Immobilienpreise: Es geht bergab
Die Nationalbank meldet den stärksten Rückgang seit 2011. Was das für den Mietmarkt bedeutet.
Wien. Es ist der größte Preisrückgang auf dem Immobilienmarkt seit mehr als einer Dekade. Nach 18 Jahren Boom markiert das Jahr 2022 eine Kehrtwende. Während in der ersten Jahreshälfte Preisanstiege noch neue Rekorde verbuchten, kam es in der zweiten zunächst zum Stillstand. Schließlich verzeichneten die Preise für Wohneigentum im vierten Quartal 2022 den stärksten Quartalsrückgang seit Anfang 2011. Laut den Daten der Oesterreichischen Nationalbank (OeNB) verbilligten sie sich um 1,9 Prozent gegenüber dem Vorquartal.
1 Handelt es sich um eine Immobilienblase, die jetzt platzt?
Die OeNB warnte immer wieder vor einer Überhitzung auf dem Markt. Zuletzt sah sie eine landesweite Überbewertung von 39 Prozent. Grund für die aufgeheizte Lage waren vor allem niedrige Zinsen, die Investitionen in Häuser und Wohnungen extrem günstig machten. Nun verliere der Markt an Höhe und auch an potenzieller Überbewertung, sagt Matthias Reith, Analyst der Raiffeisen Bank International. „Ein Sturzflug dürfte ausbleiben.“Gegen eine harte Landung spreche das Zusammenspiel aus fundamentaler Nachfrage und fundamentalem Angebot. Mit demografischer Zuwanderung wachse auch der Bedarf nach Wohnraum. Laut Statistik Austria wird die Zahl der Haushalte bis 2030 um 0,6 Prozent pro Jahr wachsen. Gleichzeitig wird nicht mehr so viel gebaut wie früher. „Zwar wurden in den Jahren 2017 bis 2021 mehr neue Wohneinheiten fertiggestellt, als im jeweiligen Jahr benötigt worden sind.“Jedoch wurde damit aber nur der Nachfrageüberhang aus den Jahren zuvor (2013 bis 2016) abgebaut. Der Markt befinde sich in etwa im Gleichgewicht. Daran sollte sich in den kommenden Jahren mit erwarteten zehn Fertigstellungen pro 1000 Haushalten nichts Grundlegendes ändern.
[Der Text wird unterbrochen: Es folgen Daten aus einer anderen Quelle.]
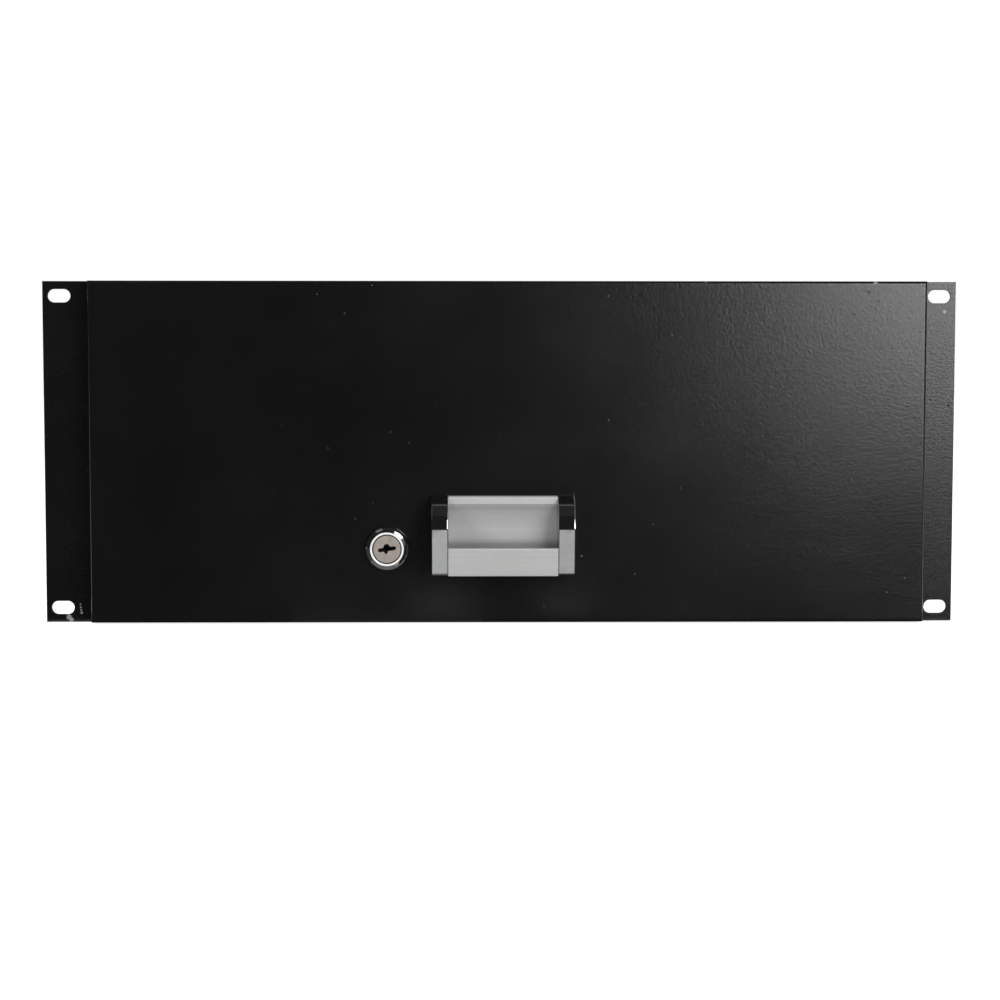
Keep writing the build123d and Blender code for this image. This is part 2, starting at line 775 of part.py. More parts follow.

2 Werden die Immobilienpreise noch weiter fallen?
Branchenexperten sprechen derzeit von einer Konsolidierung. RBI-Analyst Reith erwartet für heuer und nächstes Jahr „merkbare nominale Preisrückgänge von bis zu fünf Prozent p. a. und damit die ersten Rückgänge auf Gesamtjahressicht seit 2004“. Legt die Inflation im Jahr 2023 (sechs Prozent) wie auch 2024 (drei Prozent) zu, ergeben sich daraus fühlbare reale Preisrückgänge, eventuell sogar im zweistelligen Bereich, sagt Reith. Dennoch beläuft sich der seit Anfang 2020 verzeichnete Preisanstieg immer noch auf 28 Prozent. Auch nach der erwarteten Korrektur in den kommenden Jahren dürfte Wohneigentum somit teurer bleiben als vor der Pandemie. Eine nachhaltige Preiskorrektur erwartet der Analyst nicht.
3 Welche Auswirkungen hat der Preisrückgang auf den Mietermarkt?
Variable Immobilienkreditzinsen dürften bereits in der ersten Jahreshälfte auf etwa fünf Prozent klettern, heißt es in der RBIPrognose. Bei einem kreditfinanzierten Erwerb eines Einfamilienhauses im laufenden Jahr belaufen sich die Ausgaben für Zins und Tilgung damit auf 47 Prozent eines durchschnittlichen monatlichen NettoHaushaltseinkommens (Beleihungsquote 90 Prozent, 30 Jahre Laufzeit). Im Jahr 2022 lag die Belastung bei 34 Prozent des Einkommens und 2021 bei 30 Prozent. Profiteur dieser Entwicklung sind Vermieter. „Wir stehen vor Jahren mit deutlich steigenden Bruttomieten“, sagt Reith. Grund dafür sind die Inflationsanpassung und die stärkere Nachfrage. In Deutschland legten die inserierten Kaufpreise schon deutlich weniger zu als die Mieten. Andererseits werden gemäß OeNB die nominalen Netto-Haushaltseinkommen zwischen 2022 und 2025 um nicht weniger als 20 Prozent steigen. Damit nimmt die monatliche Belastung für eine Kredittilgung ab, aber auch teurere Mieten werden leistbarer.